-- Begin Record list --
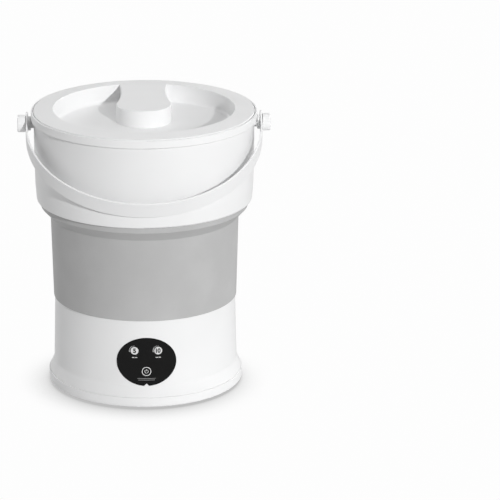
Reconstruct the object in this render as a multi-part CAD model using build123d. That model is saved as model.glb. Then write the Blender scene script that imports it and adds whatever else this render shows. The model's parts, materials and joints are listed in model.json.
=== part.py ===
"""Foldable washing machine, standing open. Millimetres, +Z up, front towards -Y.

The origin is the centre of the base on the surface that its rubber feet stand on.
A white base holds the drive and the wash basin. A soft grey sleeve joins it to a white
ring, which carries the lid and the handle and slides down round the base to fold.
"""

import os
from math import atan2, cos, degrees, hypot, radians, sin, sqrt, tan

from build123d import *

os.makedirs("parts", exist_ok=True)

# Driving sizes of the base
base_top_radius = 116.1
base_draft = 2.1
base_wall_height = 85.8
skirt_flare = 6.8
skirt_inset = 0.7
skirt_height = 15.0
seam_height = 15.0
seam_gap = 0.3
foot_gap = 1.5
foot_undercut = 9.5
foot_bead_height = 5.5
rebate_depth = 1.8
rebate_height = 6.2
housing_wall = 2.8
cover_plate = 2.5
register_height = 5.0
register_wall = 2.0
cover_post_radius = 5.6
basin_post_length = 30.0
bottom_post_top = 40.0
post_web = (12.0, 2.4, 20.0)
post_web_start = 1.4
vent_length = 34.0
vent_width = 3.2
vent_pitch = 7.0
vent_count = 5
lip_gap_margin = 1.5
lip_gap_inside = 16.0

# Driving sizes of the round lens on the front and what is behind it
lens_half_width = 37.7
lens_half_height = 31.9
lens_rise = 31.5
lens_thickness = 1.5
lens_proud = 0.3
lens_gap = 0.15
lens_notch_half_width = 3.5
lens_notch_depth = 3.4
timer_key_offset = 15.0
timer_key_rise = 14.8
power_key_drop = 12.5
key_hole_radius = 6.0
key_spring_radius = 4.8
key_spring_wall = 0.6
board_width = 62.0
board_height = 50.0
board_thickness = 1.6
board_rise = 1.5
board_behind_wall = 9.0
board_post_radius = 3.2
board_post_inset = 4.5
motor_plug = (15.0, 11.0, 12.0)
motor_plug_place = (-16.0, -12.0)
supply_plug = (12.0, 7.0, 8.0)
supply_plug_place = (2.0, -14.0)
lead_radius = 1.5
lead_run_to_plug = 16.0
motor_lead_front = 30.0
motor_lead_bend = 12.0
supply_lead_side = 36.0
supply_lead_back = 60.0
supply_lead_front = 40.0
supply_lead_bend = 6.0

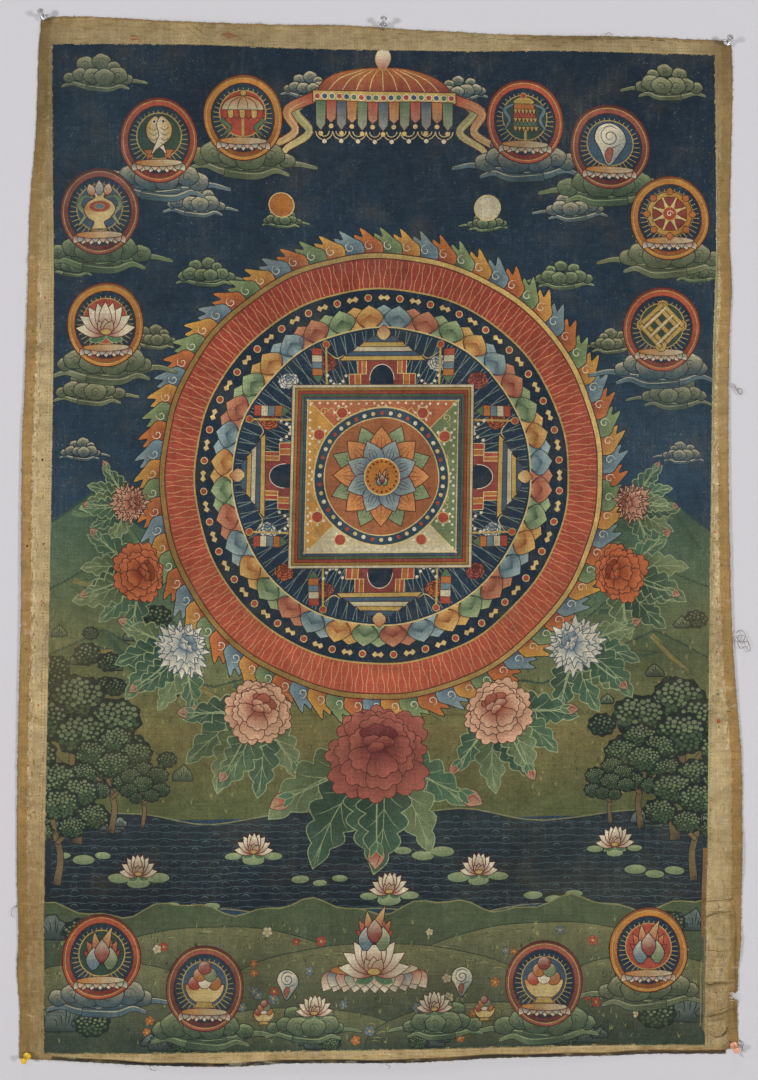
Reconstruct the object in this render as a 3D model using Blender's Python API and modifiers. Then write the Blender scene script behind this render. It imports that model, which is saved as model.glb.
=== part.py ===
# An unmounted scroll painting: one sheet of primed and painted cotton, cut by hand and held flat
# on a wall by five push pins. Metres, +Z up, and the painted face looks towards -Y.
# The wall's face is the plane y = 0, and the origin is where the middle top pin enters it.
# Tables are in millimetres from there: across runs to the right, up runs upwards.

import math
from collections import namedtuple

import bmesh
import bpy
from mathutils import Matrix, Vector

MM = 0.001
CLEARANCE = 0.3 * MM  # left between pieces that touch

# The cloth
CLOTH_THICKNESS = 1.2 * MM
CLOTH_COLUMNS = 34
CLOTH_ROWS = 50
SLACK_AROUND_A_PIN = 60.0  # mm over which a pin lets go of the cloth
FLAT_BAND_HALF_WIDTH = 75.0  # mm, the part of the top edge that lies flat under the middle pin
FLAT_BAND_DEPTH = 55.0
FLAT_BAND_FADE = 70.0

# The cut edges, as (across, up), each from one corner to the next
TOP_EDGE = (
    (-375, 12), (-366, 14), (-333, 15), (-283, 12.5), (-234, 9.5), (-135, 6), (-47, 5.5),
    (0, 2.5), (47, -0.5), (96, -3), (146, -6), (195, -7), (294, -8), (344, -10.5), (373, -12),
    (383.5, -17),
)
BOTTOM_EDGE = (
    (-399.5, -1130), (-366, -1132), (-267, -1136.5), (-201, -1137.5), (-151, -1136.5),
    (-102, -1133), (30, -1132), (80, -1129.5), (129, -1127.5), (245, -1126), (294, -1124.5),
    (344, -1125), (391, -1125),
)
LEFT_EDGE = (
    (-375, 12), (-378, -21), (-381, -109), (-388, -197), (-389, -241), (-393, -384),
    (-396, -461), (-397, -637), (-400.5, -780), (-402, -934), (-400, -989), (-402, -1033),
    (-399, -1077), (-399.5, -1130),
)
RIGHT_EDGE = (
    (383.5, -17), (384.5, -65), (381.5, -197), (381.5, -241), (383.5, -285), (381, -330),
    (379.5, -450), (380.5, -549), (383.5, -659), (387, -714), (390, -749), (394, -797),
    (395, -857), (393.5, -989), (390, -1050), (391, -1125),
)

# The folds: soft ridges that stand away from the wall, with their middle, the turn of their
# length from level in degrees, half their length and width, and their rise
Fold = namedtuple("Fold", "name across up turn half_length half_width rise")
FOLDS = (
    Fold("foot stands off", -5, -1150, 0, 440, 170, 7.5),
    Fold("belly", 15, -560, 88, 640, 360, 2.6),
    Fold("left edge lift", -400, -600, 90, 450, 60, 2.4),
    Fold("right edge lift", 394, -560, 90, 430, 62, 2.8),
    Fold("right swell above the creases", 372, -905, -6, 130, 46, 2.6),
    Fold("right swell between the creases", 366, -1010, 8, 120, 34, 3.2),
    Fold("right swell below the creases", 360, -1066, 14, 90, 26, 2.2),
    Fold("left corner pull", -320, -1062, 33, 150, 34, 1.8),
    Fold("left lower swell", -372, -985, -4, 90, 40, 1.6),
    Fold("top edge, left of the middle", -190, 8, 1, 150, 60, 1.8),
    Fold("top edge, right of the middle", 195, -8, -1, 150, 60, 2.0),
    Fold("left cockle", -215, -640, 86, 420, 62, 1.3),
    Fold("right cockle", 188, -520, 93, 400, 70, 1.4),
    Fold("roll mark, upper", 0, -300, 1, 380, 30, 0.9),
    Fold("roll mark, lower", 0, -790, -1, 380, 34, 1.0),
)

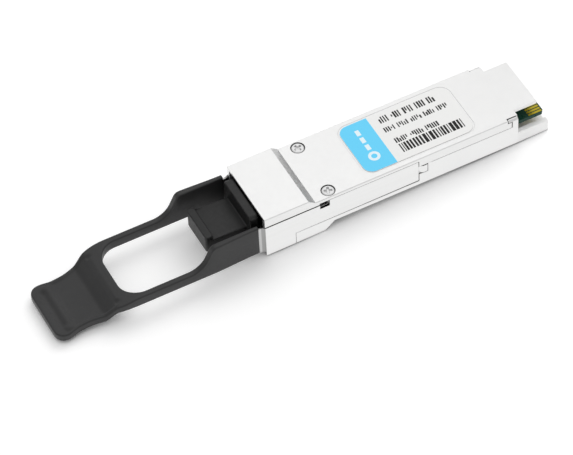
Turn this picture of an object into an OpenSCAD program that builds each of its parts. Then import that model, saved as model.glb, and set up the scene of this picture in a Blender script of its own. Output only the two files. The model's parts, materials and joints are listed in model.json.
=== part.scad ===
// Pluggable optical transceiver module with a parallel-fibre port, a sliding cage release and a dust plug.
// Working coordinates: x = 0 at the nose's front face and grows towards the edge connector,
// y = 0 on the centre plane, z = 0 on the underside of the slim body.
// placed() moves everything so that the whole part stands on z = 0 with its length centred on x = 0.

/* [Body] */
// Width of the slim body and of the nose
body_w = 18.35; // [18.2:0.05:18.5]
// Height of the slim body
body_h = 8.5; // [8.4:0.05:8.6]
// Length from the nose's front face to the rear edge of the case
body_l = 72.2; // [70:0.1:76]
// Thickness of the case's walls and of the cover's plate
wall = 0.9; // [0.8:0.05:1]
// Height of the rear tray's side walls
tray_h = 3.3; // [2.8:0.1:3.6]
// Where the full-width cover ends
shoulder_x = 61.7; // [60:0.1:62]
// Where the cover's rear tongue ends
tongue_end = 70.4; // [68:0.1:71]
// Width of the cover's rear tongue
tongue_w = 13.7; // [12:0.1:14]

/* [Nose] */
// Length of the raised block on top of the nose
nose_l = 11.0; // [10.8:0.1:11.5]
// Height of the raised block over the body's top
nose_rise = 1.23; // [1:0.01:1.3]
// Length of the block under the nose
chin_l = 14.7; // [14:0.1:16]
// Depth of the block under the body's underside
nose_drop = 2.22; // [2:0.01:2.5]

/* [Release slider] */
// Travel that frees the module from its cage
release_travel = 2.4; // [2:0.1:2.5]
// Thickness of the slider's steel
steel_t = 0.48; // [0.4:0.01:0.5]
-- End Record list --
* Requirement:
Retype verbatim the lines that run from the line containing "Reconstruct the object in this render as a 3D" to the line containing "CLEARANCE = 0.3", both inclusive, and no others.

* Reply to the task:
Reconstruct the object in this render as a 3D model using Blender's Python API and modifiers. Then write the Blender scene script behind this render. It imports that model, which is saved as model.glb.
=== part.py ===
# An unmounted scroll painting: one sheet of primed and painted cotton, cut by hand and held flat
# on a wall by five push pins. Metres, +Z up, and the painted face looks towards -Y.
# The wall's face is the plane y = 0, and the origin is where the middle top pin enters it.
# Tables are in millimetres from there: across runs to the right, up runs upwards.

import math
from collections import namedtuple

import bmesh
import bpy
from mathutils import Matrix, Vector

MM = 0.001
CLEARANCE = 0.3 * MM  # left between pieces that touch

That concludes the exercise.